А еще в детстве у меня была любимая пластинка со сказкой "Али-баба и сорок разбойников", озвучивали среди других барды Никитины. Аутентичные интонации Татьяны Хашимовны от бесконечного переслушивания просто въелись в мою долгосрочную память ("Ты думаешь я бедный и голодный и потому худой, а Мустафа такой бедняк безродный, он потому худой..."). И ожили с первых строк "Алпамыша", собственно, весь эпос звучал для меня несравненным голосом Никитиной. Эти восточные переливающиеся, двадцать тонов на пару гласных, то вверх, то вниз, то арабской вязью, эти хитрющие, соблазняющие, сварливые, льстивые, шаловливые, пафосные, заманивающие, припевающие интонации... Вроде бы нет во мне восточной крови (хотя и есть боковая ветвь родственников из Ташкента), но как меня заводит, как пробуждает что-то экзотически-шальное это повествование-песня...
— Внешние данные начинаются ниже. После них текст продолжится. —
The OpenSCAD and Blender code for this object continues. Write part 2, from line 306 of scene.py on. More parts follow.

— Нес в стране своей заботы шаха я, —
На чужбине стал ничтожней праха я!
Шел я мирно к вам, не ждал ведь страха я
Думал: тут гнездо, как птица, я совью, —
Лишь о том весь путь молил аллаха я.
Выразительный ритм, иногда сложная, но чаще простая и уверенная ("любительская" глагольная) рифма, одинаковая для 2-6 строк подряд, частые обращения, междометия время от времени (э, дорогой!.. так знакомо, но здесь не базар, здесь высокая литература) - все яркое и неутомительное. Ритм мог бы убаюкать и надоесть, но хитрый-мудрый рассказчик чередует более длинные (11-слоговые) песни с более короткими (8-слоговыми), меняя мелодику, да делает короткие вставки прозы. Чувствуется, что произведение - для произнесения вслух, что его форма огранена, доведена до совершенства веками.
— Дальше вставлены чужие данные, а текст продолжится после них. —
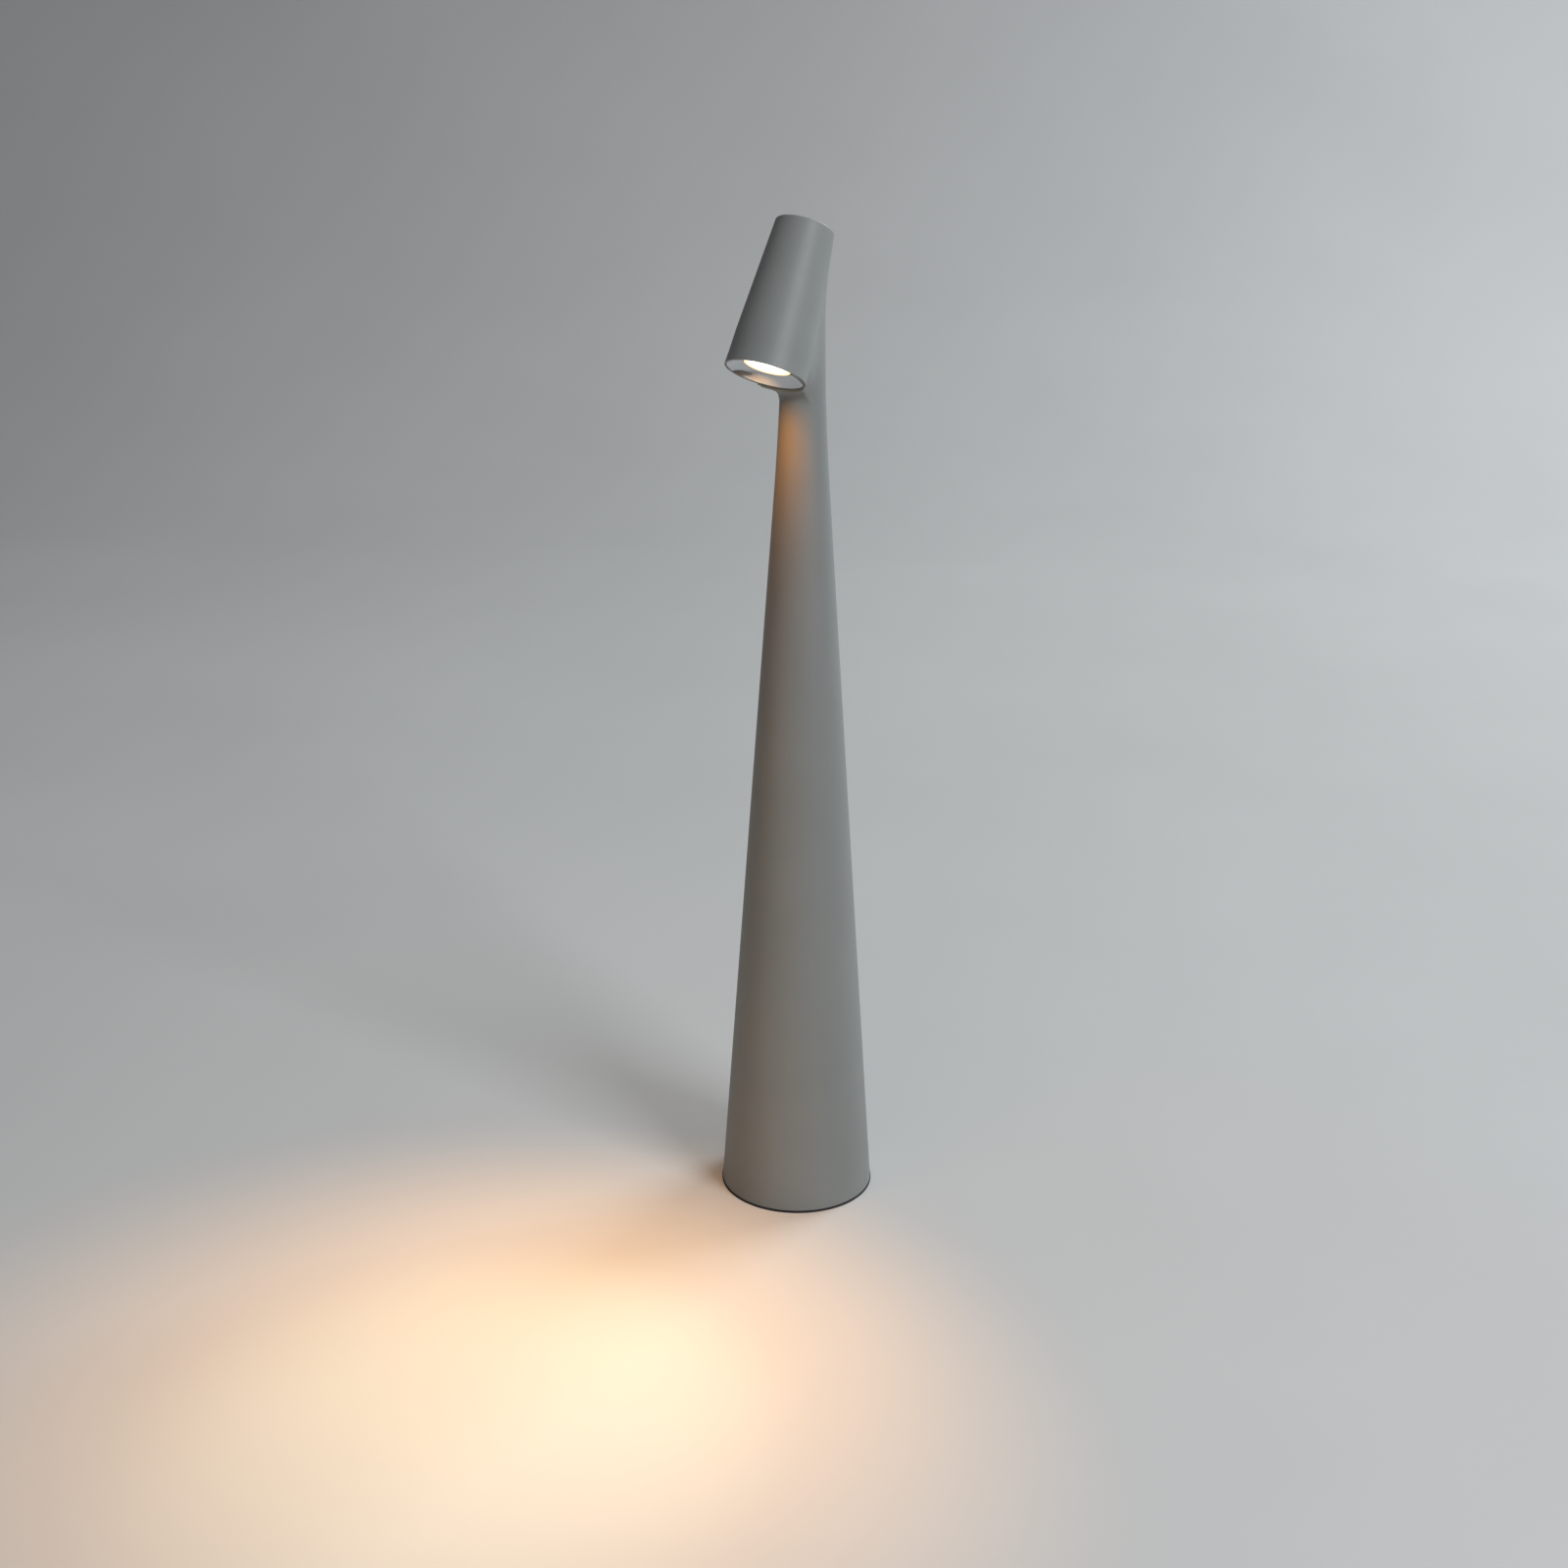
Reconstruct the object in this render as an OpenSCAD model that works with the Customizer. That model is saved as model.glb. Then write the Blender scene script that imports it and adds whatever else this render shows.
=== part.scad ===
// Cordless table lamp: a slender cone body that runs up into a tilted cone head.
// Millimetres, +Z up, origin at the centre of the foot on the table, the head leans towards -Y.

/* [Overall] */
// Height of the whole lamp
total_h = 580; // [483:1:696]
// Diameter of the body where it meets the foot
base_d = 91.4; // [88:0.2:110]

/* [Body] */
// Diameter of the body at the top of the straight cone
cone_top_d = 31.1; // [29:0.1:37]
// Length over which the cone eases into the parallel neck
easing_l = 110; // [90:1:132]
// Length of parallel neck up to the crossing with the head's axis
neck_l = 30.8; // [25:0.2:37]
// Wall of the body casing
wall = 2.4; // [2:0.1:2.9]

/* [Head] */
// Lean of the head axis from the vertical
head_tilt = 27.4; // [23:0.1:33]
// Length of the head from rim to top
head_len = 83.4; // [78:0.2:100]
// Length of head above the crossing of the two axes
head_over = 2.1; // [0:0.1:6]
// Diameter of the head at its rim
rim_d = 44.8; // [43.6:0.2:54]
// Diameter of the head at its top
top_d = 31.8; // [31:0.2:38]
// Wall of the head casing
head_wall = 2.2; // [2:0.1:3]
// Diameter of the rounded web between neck and head
throat_d = 18; // [12:0.5:20]

/* [Light] */
// Clear diameter of the lit lens
lens_d = 27; // [20:0.5:30]
// Depth of the bright reflector dish below the rim
dish_depth = 2.9; // [1.5:0.1:4]
// Bore of the head that holds the light engine
bore_d = 39.6; // [38:0.2:40]
// Depth of that bore
bore_h = 15; // [14:0.5:24]
// Height of the cooling fins
fin_h = 19; // [10:1:30]
// Number of fin places around the heat sink
fin_count = 12; // [8:1:16]

/* [Base] */
// Thickness of the rubber foot
foot_t = 1.2; // [1:0.1:3]
// How far the foot stands out past the body
foot_proud = 0.3; // [0:0.1:1]
// Thickness of the closing plate
plate_t = 3; // [2.5:0.1:5]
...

История переплелась со сказкой. И вот из-за обиды один из двух братьев - узбекских князей уезжает с родины в калмыцкие степи. Эмиграция - не туризм, жизнь в чужом краю - не рай. К дочери князя на чужбине сватается аж 90 (прописью - девяносто) калмыцких великанов-батыров. А прекрасная Байчин мечтает о кузене Алпамыше, который остался в родном Конграте (самоназвание родины узбеков; некстати: чукчи еще красивее себя называют - луораветланы). Будет соревнование женихов, на которое, возможно, успеет и милый. Будет свадьба и возвращение на родину. Будет разлад с соседями калмыками. Коварство старухи Изергиль Сурхаиль, заключение богатыря Алпамыша и попытки освобождения. Будет возвращение на родину в стиле Одиссея и вызволение края от гнета раба, что возомнил себя ханом... Я не могла предугадать точно повороты сюжета и мне нравился сам процесс чтения, так что наслаждение получила настоящее, как от необычного острого экзотического блюда.
Перлы из содержания.
Когда трех лет достигли они, когда речью хорошо овладели дети, отдали их всех троих в школу. Ходили они в школу до семилетнего возраста, читать и писать научились, хорошими грамотеями стали.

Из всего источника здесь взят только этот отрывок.